んでここまで気丈な女性というのを見せておいて、総統には最後、「逃げてくれ」と泣きじゃくってすがりつくんだな。このコントラストがまた、何ともいえない演出だ。
愛国的か
愛国的な描写が云々という話も聞いたけど、許容範囲内。
確かに 「ほうら、私達もこんだけ苦しんだんですよ。そりゃ加害国ですが、他国同様こんな悲惨なことがあったんですよ。かわいそう、悲しすぎる!全ては戦争のせい、ヤですよね戦争って本当に。悲劇ですよ」的な、いわゆるパトリオット要素はかなりある。
「ドイツ=完全悪 or ボロ負け」でなきゃならないというお約束からは外れてるんで、ケッと思う人もいるんだろう。でも言われる程、気にならなかったよ。自分が日本人で、小さい頃から加害国日本のドラマなどにどっぷり浸かってそういう描写に慣れきってるせいかもしれない。
しかし手術のシーンはすごかった。文字通りギコギコやってるし…
そして物凄く退廃的。破滅へと突き進む様子、酒&饗宴。狂気だな。かと思えば落ち着いた食事風景。怒鳴りあい、煙草スパスパ、外の激闘、笑顔で話す人々。

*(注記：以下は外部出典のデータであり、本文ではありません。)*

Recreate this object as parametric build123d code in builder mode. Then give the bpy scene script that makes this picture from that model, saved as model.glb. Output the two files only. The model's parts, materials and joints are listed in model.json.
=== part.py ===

「散歩に行きましょう」にはまいったよ。何か本当に狂っていると思った。
しかしあの地下。あの時代のドイツの技術は凄かったらしいけど、換気とか大変だったろうに。窓がないのに煙草で霞み、お酒に洗濯物。……空気想像して息詰まりそうだったよ。
強烈なショック
ところで数年前、あるドキュメンタリーを見て思いっきり引いたことがある。というか衝撃のあまり固まって画面の前で呆然としていた。
戦時中はナチス一員だった、それなりの年齢の女性へのインタビュー。ナチスのしたことが自分にはどうしても現実として捉えられないというようなこと言っていた。

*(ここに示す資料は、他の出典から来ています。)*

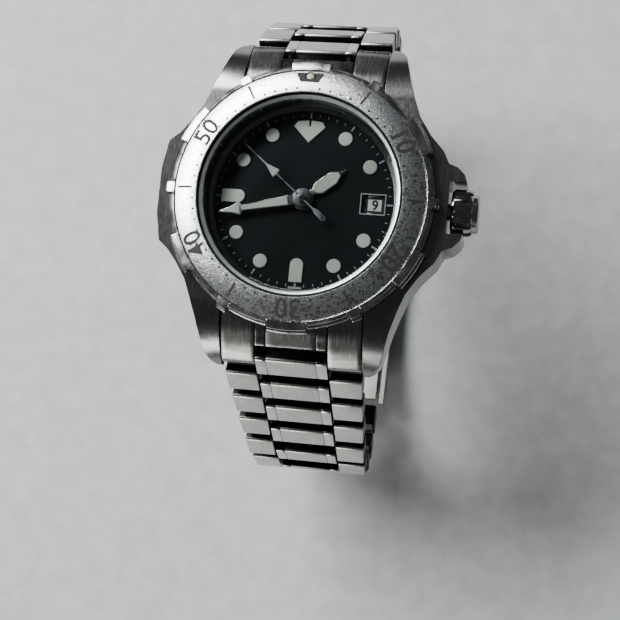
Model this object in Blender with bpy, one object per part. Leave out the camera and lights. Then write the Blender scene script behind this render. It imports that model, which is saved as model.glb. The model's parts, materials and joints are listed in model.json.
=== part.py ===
"""A steel diver's wristwatch: quartz movement, date, turning bezel, screw crown and folding-clasp bracelet.

The origin is the centre of the case back's outer face. +Z leaves through the dial, +Y points to 12 o'clock
and +X to the crown, so the bracelet loop hangs below the case. Lengths are written in millimetres and
MM turns them into metres once, when a mesh is finished.
"""

import math

import bmesh
import bpy
from mathutils import Matrix, Vector

MM = 0.001
WELD = 0.0005

# Case, seen from the front: half of each flank, then the lug
LUG_GAP = 20.3
SLOT_RADIUS = 18.0
CROWN_NOTCH_X = 20.3
CROWN_NOTCH = 3.65
CROWN_FLANK = ((22.65, 3.65), (22.3, 4.6), (21.3, 5.6), (20.0, 6.1), (19.15, 7.8), (17.2, 9.9))
LEFT_FLANK = ((20.55, 3.2), (19.85, 7.2), (18.4, 8.4), (16.9, 10.3))
LUG_SIDE = (
    (15.5, 12.5),
    (14.6, 14.9),
    (13.7, 17.6),
    (13.0, 20.4),
    (12.5, 22.2),
    (11.7, 23.2),
    (10.9, 23.6),
)

# Spring bars, in the lugs
BAR_Y = 19.4
BAR_Z = 3.4

# Case, seen from the side: half of the top line from the middle to the lug tip, then underneath
CASE_TOP = 8.3
CASE_BOTTOM = 0.9
SIDE_TOP = ((11.5, 8.3), (15.5, 7.9), (18.6, 6.9), (21.0, 5.4), (22.8, 3.7), (23.7, 2.3))
SIDE_UNDER = ((23.6, 1.3), (22.7, 0.75), (18.0, 0.8), (15.0, 0.9))

# Bores of the case, from the back to the front
BACK_RADIUS = 14.7
BACK_SEAT = 2.3
MOVEMENT_BORE = 13.6
CRYSTAL_SEAT = 9.25
CRYSTAL_BORE = 14.2
NECK_RADIUS = 14.95
NECK_TOP = 10.5

# Dial side
DIAL_TOP = 6.9
DIAL_THICK = 0.4
DIAL_RADIUS = 13.3
DATE_X = 9.85
DATE_SIZE = (3.3, 2.7)
CRYSTAL_RADIUS = 13.45
CRYSTAL_TOP = 11.35

# Bezel
BEZEL_LOW = 8.7
BEZEL_BORE = 15.5
FLANGE_TOP = 9.65
RIM_TOP = 10.7
RIM_INNER = 17.62
ARC_RADIUS = 18.55
BLOCK_PROUD = 0.65
TIER_STEP = 0.35
BLOCK_HALF = 8.5
TAB_HALF = 2.3
INSERT_INNER = (14.3, 11.49)
INSERT_OUTER = (17.52, 10.56)
INSERT_THICK = 0.6
PIP_RADIUS = 0.62

# Crown
CROWN_Z = 4.6
CROWN_FACE = 20.6
CROWN_RADIUS = 3.3
CROWN_END = 23.9
CROWN_DISC = 24.5
STEM_RADIUS = 0.4
STEM_START = 4.8

# Hands, as clock angles in degrees and lengths
HOUR_CLOCK = 51.43
MINUTE_CLOCK = 257.2
SECONDS_CLOCK = 309.6
HOUR_REACH = 7.36
MINUTE_REACH = 11.8
SECONDS_REACH = 11.9
SECONDS_TAIL = 4.75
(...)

自己防衛のための正当化という感じではなく、一見するとどこにでもいそうなおばさんが、ソファに座りまるで普通のことを話すかのように語っていた。曰く、
戦後いろんな映像も見たし、本も読んだ。アウシュビッツで何が行われたかも聞いたが、どうやっても本当のこととは思えない。自分で実際に目にしていたものとあまりにも違いすぎるのだ。テレビなどで見る映像はどこか夢のような別世界の気がする。メディアの伝える情報を作り物だ嘘だと否定するつもりはない。ただどうしても現実にあったこととは思えない
と語っていた。
自分の目で見てきたものと人の語ることが一つに結びつかない、ただそれだけのことなのよと、穏やかながらもあっさり言い切る姿に絶句した。

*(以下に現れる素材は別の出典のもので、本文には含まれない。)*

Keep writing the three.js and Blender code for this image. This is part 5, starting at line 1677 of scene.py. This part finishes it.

映画最後の部分を見てて 「あっ!」 と思った。前に見たインタビューはこの人だったんじゃなかろうかと。原作者の一人、トロウデルさんだったのではなかろうかと。
もしそうであるなら……この映画を見て、一つに結びつけられなかった理由が何となく分かったような気がするよ。あの中にいたんじゃ結びつけるのは難しいのかもしれない。
終わりに
あの時代をあそこで生き、作中に登場するまだ生きている人達は、この作品を見たいと思うんだろうか。
このヒトラーを、出てくる人々をどういう思いで見るんだろう。「史上最も似ている」と言われるこのヒトラーを、一体どういう思いで見るんだろうか。
「映画」は娯楽というけど重い。重すぎる。見たあとに無性に泣きたくなる作品。こんなに重いのは見たことない。見たかもしれんが、今は思い出せぬ。
これはもう、取り組んだ監督・脚本他スタッフ・俳優の仕事っぷりと勇気を心から尊敬する。